Fran Maier of TRUSTe said the biggest problem is loss of consumer trust. Bill Day of WhenU said the biggest problem was rogue installations. I said that the biggest problem was the “crisis of contracts“–the disclosures and consent that vendors need to form a legally binding contract may not be enough to believe that consumers are making good private ordering decisions. Eric Howes of Sunbelt Software said the biggest problem is that the responsible players aren’t accepting their responsibility. Jules P of AOL said it was hard to set appropriate defaults for consumers.

The next panel discussed legislative developments, particularly in Congress. It appears that the Senate has a low likelihood of passing anti-spyware legislation this session; there are a limited number of legislative days left, and the bill would have to pass unanimously to get through.

The Senate logjam appears to be attributable to 2 main factors. First, the two competing bills (Burns v. Allen) take very different approaches to the problem, and those approaches haven’t been reconciled. Second, there appears to be some contentiousness over an immunity for anti-spyware technology that removes identified spyware. Personally, I would strongly favor an immunity for categorizing software as “spyware” or “adware” or whatever–the vendors’ demand letters over these classifications strike me as silly but problematic. But according to an industry lobbyist, there have been only 4 lawsuits over these classifications, so from one perspective, this hasn’t emerged as a big problem yet.

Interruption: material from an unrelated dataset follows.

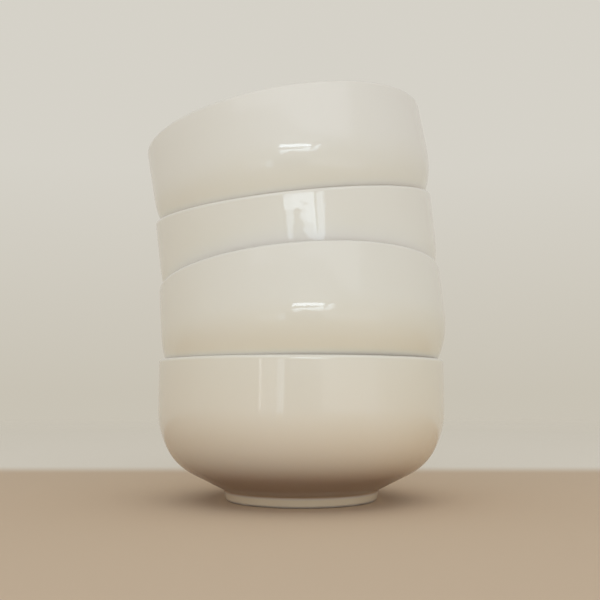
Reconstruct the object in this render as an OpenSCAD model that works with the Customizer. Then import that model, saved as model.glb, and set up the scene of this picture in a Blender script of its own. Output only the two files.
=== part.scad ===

However, giving technology vendors the absolute liability-free right to blast software off someone’s desktop may be too much, even for a defense-side guy like me. Remember in 2001 when the RIAA wanted the right to hack downloaders’ computers and not be liable for any damages? Bad, bad idea.

In the final panel, US Attorney Mitch Dembin (who prosecuted some users of Loverspy) said that he felt the laws were pretty good (“we don’t need new statutes–we have enough!”). Nevertheless, he proposed a couple of minor tweaks to the CFAA. He’d like to see 18 1030(a)(2) a felony instead of a misdemeanor, and he would like 1030(a)(5) to apply if someone damages 50 computers. I’m not sure either change is all that necessary, but these suggestions might warrant further consideration.

At a lot of these conferences, industry participants just get up and repeat the corporate line they’ve outlined many times before. Personally, I find those talks really boring. While there were a few rehash-y talks, for the most part I thought most of the speakers had something new and valuable to add to the dialogue. Thanks to Ari Schwartz and CDT for organizing an interesting conference.